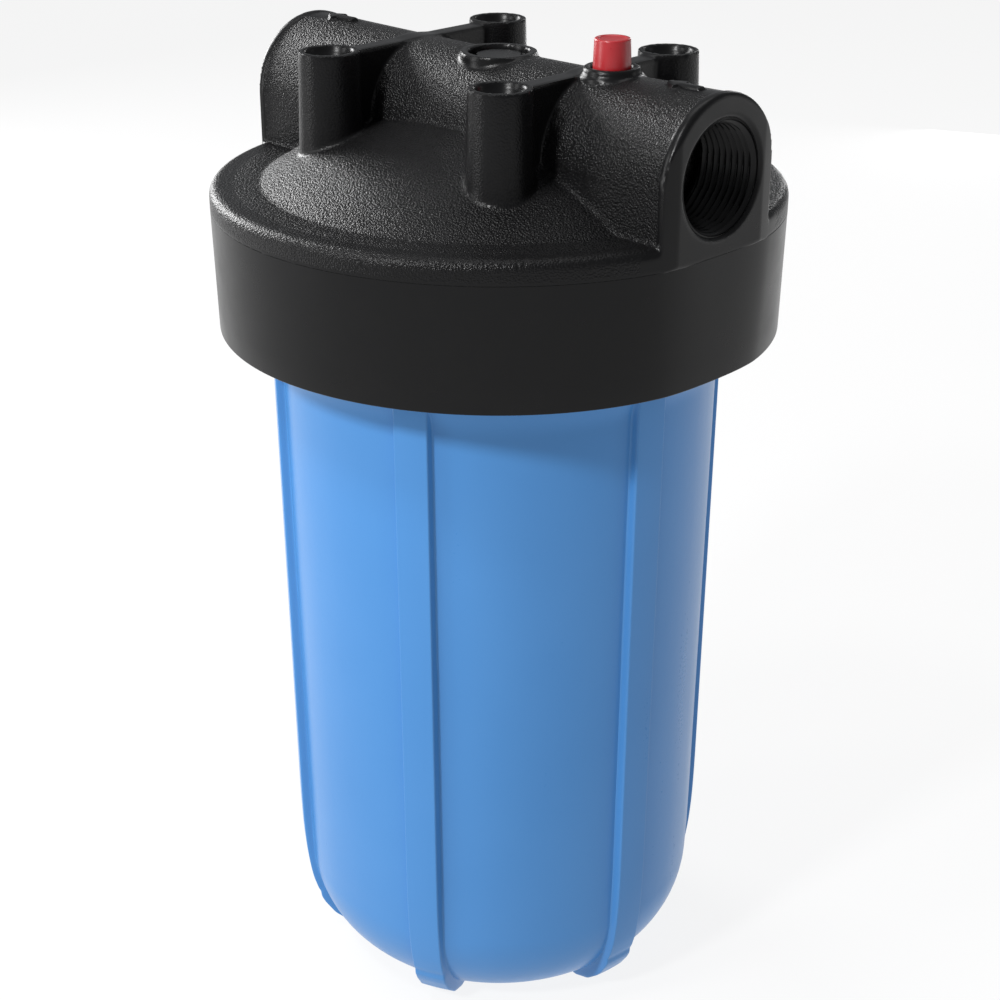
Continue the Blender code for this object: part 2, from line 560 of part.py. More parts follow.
def relief_valve():
    x = RELIEF_X
    # Button: a drafted cap, hollow underneath for the spring, with a screw boss.
    button = turned("relief_button", [(0.0, BUTTON_TOP_Z - 0.5 * MM), (3.4 * MM, BUTTON_TOP_Z - 0.3 * MM),
                                      (4.3 * MM, BUTTON_TOP_Z), (4.8 * MM, BUTTON_TOP_Z - 0.3 * MM),
                                      (5.05 * MM, BUTTON_TOP_Z - 1.0 * MM), (BUTTON_R, RELIEF_COLLAR_Z - 0.4 * MM),
                                      (BUTTON_R, BUTTON_LOW_Z), (4.4 * MM, BUTTON_LOW_Z), (4.4 * MM, 326 * MM),
                                      (STEM_R + GAP, 326 * MM), (STEM_R + GAP, 329 * MM), (0.0, 329 * MM)],
                    RED, 24, at=(x, 0, 0))
    # Stem: a shouldered pin with a flat head under the seal.
    turned("relief_stem", [(0.0, 328.6 * MM), (STEM_R - 0.4 * MM, 328.6 * MM), (STEM_R, 328.0 * MM),
                           (STEM_R, 308.2 * MM), (3.4 * MM, 308.2 * MM), (3.4 * MM, 306.4 * MM), (0.0, 306.4 * MM)],
           STEEL, 16, at=(x, 0, 0))
    turned("relief_seal_washer", ring_profile(STEM_R + GAP, 4.0 * MM, 308.5 * MM, 309.3 * MM), STEEL, 16, True,
           at=(x, 0, 0))
    seal = [(3.05 * MM + 0.95 * MM * math.cos(a), 310.55 * MM + 0.95 * MM * math.sin(a))
            for a in [math.radians(90 - 60 * i) for i in range(6)]]
    turned("relief_seal", seal, RUBBER, 20, True, at=(x, 0, 0))
    # Return spring, between the pocket floor and the roof of the button.
    wire, coil_r, turns = 0.35 * MM, 3.1 * MM, 4
    z0, z1 = RELIEF_POCKET_Z + wire + GAP, 326 * MM - wire - GAP
    curve = bpy.data.curves.new("relief_spring", "CURVE")
    curve.dimensions = "3D"
    curve.bevel_depth = wire
    curve.bevel_resolution = 1
    curve.use_fill_caps = True
    per = 10
    spline = curve.splines.new("POLY")
    spline.points.add(turns * per)
    for i, point in enumerate(spline.points):
        a = 2 * math.pi * i / per
        f = i / (turns * per)
        point.co = (coil_r * math.cos(a), coil_r * math.sin(a), z0 + (z1 - z0) * f, 1.0)
    spring = bpy.data.objects.new("relief_spring", curve)
    spring.location = (x, 0, 0)
    keep(spring, STEEL)
    return button


sump()
head()
sump_o_ring()
cartridge()
relief_valve()
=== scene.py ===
"""Cartridge filter housing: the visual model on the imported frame."""
import math

import bmesh
import bpy
import numpy as np
from mathutils import Matrix, Vector


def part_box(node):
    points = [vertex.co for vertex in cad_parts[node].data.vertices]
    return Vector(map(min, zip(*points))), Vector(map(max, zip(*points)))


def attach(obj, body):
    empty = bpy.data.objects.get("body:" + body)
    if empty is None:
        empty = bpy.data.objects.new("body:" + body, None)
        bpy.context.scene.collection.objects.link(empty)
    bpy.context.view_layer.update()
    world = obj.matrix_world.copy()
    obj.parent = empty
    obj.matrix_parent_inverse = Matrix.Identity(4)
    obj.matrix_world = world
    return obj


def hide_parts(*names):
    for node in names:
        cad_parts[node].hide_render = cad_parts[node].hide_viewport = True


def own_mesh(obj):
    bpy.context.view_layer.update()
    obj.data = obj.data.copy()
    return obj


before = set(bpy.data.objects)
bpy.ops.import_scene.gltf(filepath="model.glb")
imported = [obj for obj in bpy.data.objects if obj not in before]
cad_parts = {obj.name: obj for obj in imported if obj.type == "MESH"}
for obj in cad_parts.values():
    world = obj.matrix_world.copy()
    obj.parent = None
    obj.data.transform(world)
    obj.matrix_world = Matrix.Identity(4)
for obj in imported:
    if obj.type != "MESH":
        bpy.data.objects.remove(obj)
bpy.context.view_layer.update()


MM = 0.001
TAU = 2.0 * math.pi

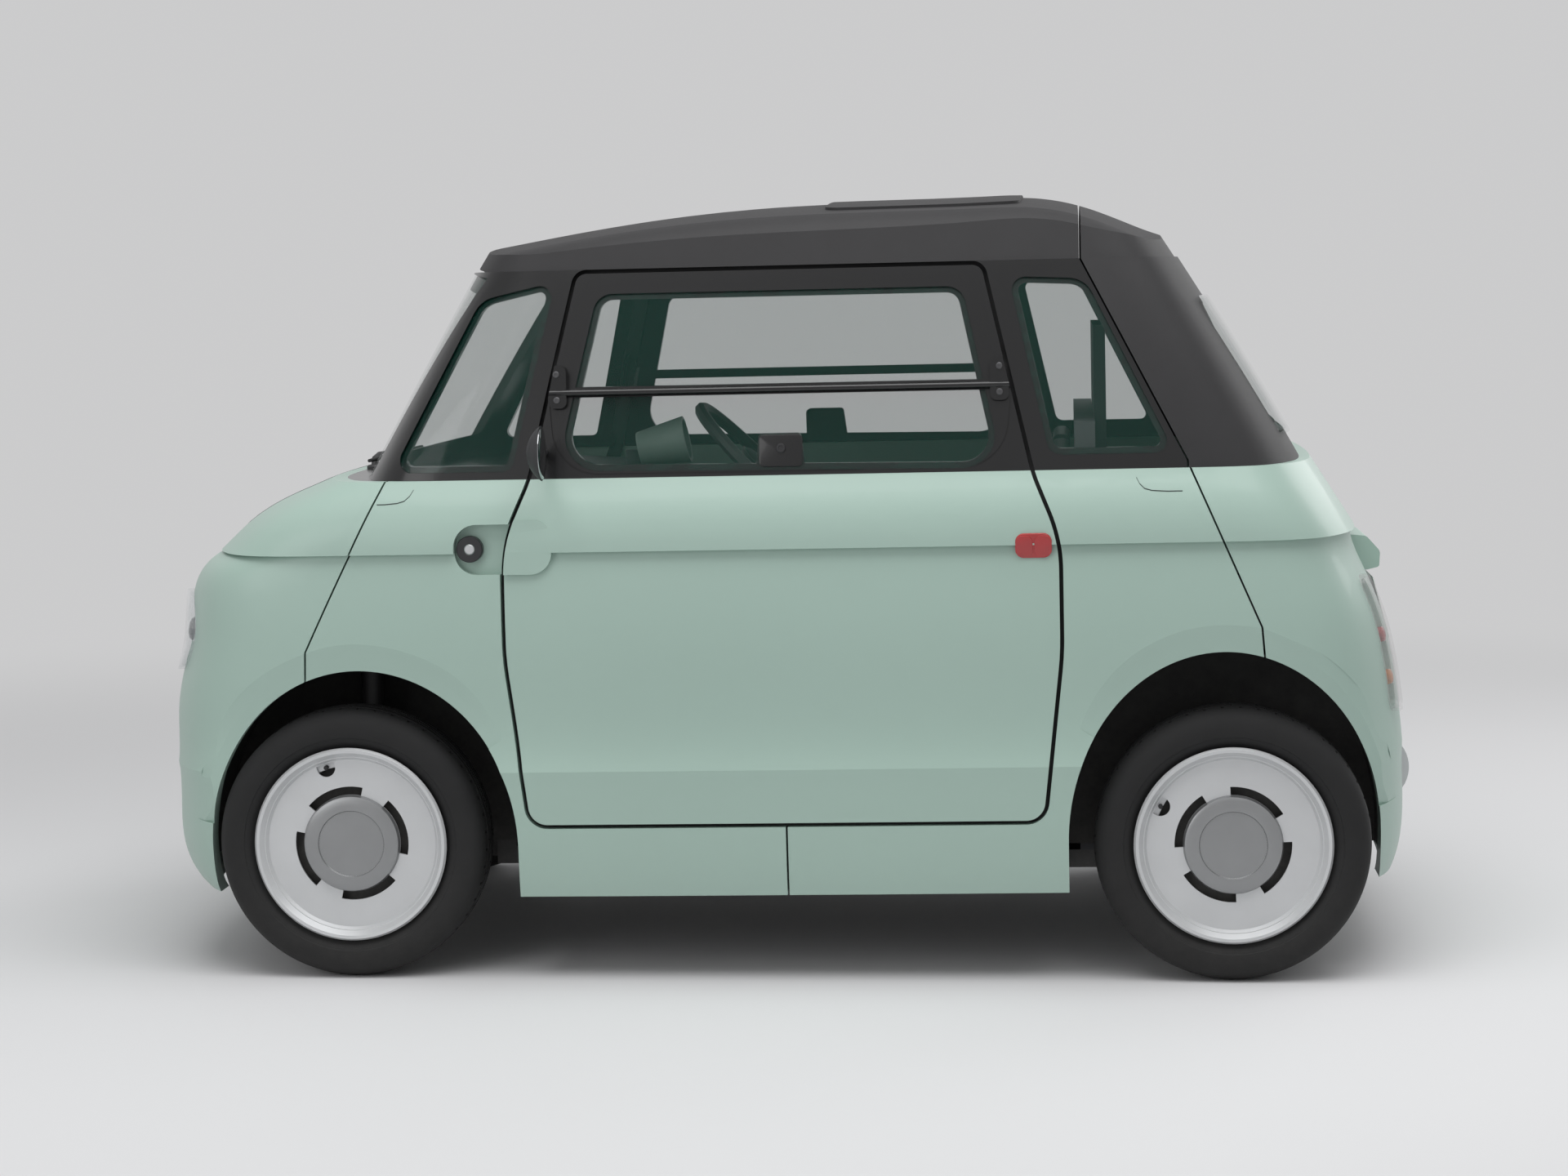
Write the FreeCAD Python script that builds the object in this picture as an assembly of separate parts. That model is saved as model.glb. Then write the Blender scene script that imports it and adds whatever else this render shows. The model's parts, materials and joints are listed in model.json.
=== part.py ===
┄┄┄┄┄┄┄┄┄┄┄┄┄┄┄┄┄┄┄┄
## REQUIRED WORK:
Return exactly, and only, the lines from the one containing "for i, point" down to the one containing "points = [vertex.co", with both of those lines included.

## PROBLEM SOLUTION:
    for i, point in enumerate(spline.points):
        a = 2 * math.pi * i / per
        f = i / (turns * per)
        point.co = (coil_r * math.cos(a), coil_r * math.sin(a), z0 + (z1 - z0) * f, 1.0)
    spring = bpy.data.objects.new("relief_spring", curve)
    spring.location = (x, 0, 0)
    keep(spring, STEEL)
    return button


sump()
head()
sump_o_ring()
cartridge()
relief_valve()
=== scene.py ===
"""Cartridge filter housing: the visual model on the imported frame."""
import math

import bmesh
import bpy
import numpy as np
from mathutils import Matrix, Vector


def part_box(node):
    points = [vertex.co for vertex in cad_parts[node].data.vertices]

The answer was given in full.